*WHAT NEEDS TO BE DONE*.
Return exactly the listing's lines, from its first line to the line holding "const archShare = 1.3;", ends included.

## begin DATA PROVIDED

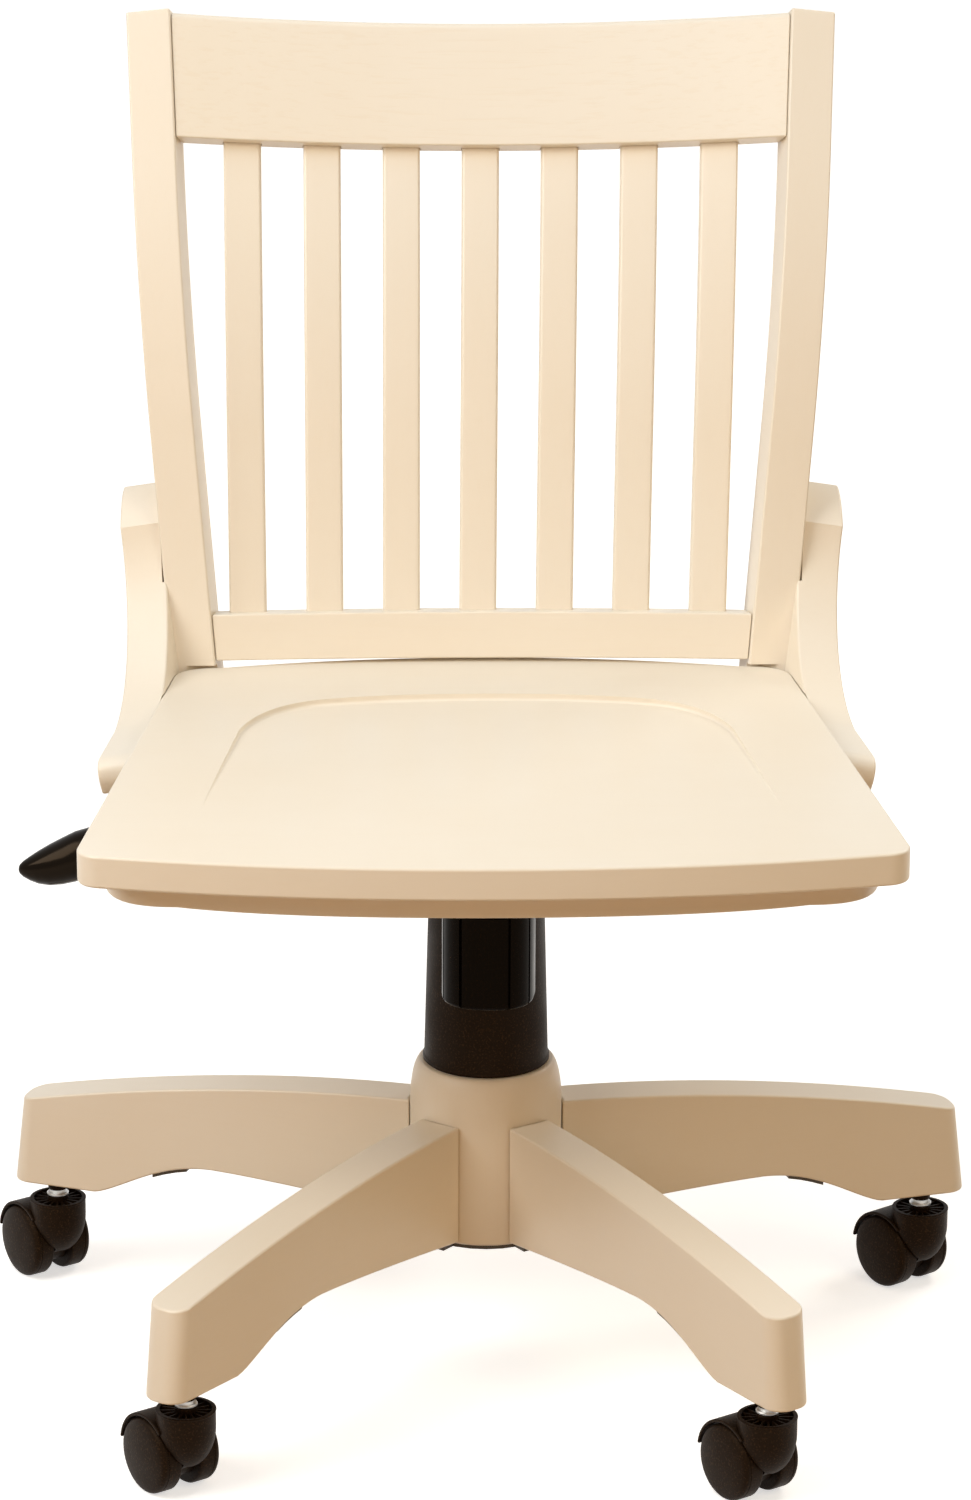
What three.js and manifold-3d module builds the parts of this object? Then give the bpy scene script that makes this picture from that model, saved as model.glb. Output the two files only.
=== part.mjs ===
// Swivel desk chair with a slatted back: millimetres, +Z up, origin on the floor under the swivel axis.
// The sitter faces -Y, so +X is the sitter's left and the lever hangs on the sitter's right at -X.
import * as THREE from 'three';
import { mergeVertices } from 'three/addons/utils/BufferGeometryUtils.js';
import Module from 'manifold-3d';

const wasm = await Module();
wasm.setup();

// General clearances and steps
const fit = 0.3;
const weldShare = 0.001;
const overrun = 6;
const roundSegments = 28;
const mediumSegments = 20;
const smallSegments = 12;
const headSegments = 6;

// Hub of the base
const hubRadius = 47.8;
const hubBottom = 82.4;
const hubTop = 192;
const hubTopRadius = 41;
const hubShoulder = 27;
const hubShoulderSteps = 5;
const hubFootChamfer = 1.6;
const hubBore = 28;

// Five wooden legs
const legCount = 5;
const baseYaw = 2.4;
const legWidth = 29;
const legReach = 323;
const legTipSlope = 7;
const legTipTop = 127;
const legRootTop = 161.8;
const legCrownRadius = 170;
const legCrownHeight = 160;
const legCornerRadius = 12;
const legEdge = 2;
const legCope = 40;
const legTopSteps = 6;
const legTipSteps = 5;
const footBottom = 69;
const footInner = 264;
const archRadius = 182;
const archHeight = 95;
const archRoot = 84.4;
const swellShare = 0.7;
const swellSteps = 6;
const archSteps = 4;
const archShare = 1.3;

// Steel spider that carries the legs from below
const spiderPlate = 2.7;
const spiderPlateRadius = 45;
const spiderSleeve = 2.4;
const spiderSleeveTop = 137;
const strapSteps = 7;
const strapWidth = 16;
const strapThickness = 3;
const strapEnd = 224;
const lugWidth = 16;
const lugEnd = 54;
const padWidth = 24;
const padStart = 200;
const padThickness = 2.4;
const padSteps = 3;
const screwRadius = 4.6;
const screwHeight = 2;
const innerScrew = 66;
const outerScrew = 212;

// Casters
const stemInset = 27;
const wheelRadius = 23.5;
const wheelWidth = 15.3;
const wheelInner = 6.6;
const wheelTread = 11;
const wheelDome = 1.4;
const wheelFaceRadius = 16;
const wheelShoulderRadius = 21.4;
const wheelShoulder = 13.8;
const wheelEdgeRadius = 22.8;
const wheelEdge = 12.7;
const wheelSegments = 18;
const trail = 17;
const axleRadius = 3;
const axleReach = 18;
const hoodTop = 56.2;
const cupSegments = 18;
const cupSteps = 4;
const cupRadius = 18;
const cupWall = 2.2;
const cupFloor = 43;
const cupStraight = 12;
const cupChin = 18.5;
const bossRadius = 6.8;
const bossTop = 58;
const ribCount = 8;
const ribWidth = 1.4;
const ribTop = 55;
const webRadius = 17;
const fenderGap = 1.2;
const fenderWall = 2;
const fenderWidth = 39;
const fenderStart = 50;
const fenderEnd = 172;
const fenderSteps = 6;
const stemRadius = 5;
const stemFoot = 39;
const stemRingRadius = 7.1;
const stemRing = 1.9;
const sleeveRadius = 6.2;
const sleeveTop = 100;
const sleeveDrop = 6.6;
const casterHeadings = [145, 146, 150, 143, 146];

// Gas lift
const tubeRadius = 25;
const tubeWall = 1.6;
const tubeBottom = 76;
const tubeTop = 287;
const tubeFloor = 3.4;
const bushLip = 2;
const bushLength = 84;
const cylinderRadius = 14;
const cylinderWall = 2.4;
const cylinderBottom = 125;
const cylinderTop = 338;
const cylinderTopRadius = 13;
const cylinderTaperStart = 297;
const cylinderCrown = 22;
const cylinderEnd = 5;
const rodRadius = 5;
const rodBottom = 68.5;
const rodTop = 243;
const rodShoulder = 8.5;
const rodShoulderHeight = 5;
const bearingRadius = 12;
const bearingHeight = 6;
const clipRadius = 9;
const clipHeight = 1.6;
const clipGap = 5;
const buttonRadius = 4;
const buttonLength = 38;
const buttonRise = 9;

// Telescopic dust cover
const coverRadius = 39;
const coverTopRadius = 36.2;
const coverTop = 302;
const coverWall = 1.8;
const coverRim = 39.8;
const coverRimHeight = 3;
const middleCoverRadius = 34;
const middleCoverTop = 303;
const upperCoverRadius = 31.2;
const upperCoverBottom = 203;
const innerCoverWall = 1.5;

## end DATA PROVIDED

*TASK ANSWER*.
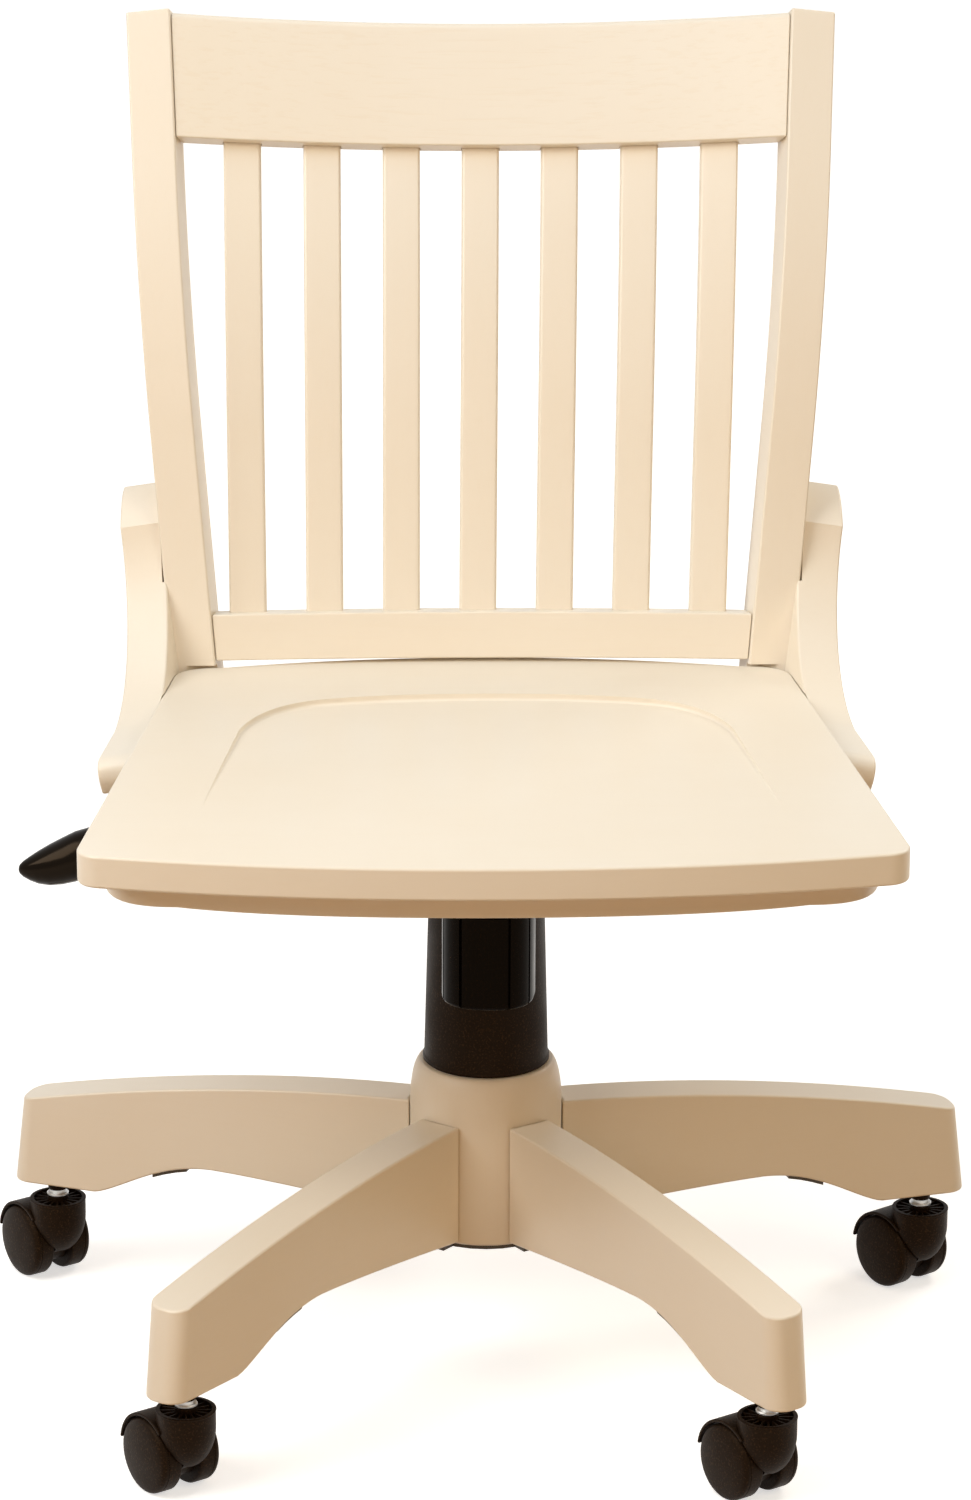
What three.js and manifold-3d module builds the parts of this object? Then give the bpy scene script that makes this picture from that model, saved as model.glb. Output the two files only.
=== part.mjs ===
// Swivel desk chair with a slatted back: millimetres, +Z up, origin on the floor under the swivel axis.
// The sitter faces -Y, so +X is the sitter's left and the lever hangs on the sitter's right at -X.
import * as THREE from 'three';
import { mergeVertices } from 'three/addons/utils/BufferGeometryUtils.js';
import Module from 'manifold-3d';

const wasm = await Module();
wasm.setup();

// General clearances and steps
const fit = 0.3;
const weldShare = 0.001;
const overrun = 6;
const roundSegments = 28;
const mediumSegments = 20;
const smallSegments = 12;
const headSegments = 6;

// Hub of the base
const hubRadius = 47.8;
const hubBottom = 82.4;
const hubTop = 192;
const hubTopRadius = 41;
const hubShoulder = 27;
const hubShoulderSteps = 5;
const hubFootChamfer = 1.6;
const hubBore = 28;

// Five wooden legs
const legCount = 5;
const baseYaw = 2.4;
const legWidth = 29;
const legReach = 323;
const legTipSlope = 7;
const legTipTop = 127;
const legRootTop = 161.8;
const legCrownRadius = 170;
const legCrownHeight = 160;
const legCornerRadius = 12;
const legEdge = 2;
const legCope = 40;
const legTopSteps = 6;
const legTipSteps = 5;
const footBottom = 69;
const footInner = 264;
const archRadius = 182;
const archHeight = 95;
const archRoot = 84.4;
const swellShare = 0.7;
const swellSteps = 6;
const archSteps = 4;
const archShare = 1.3;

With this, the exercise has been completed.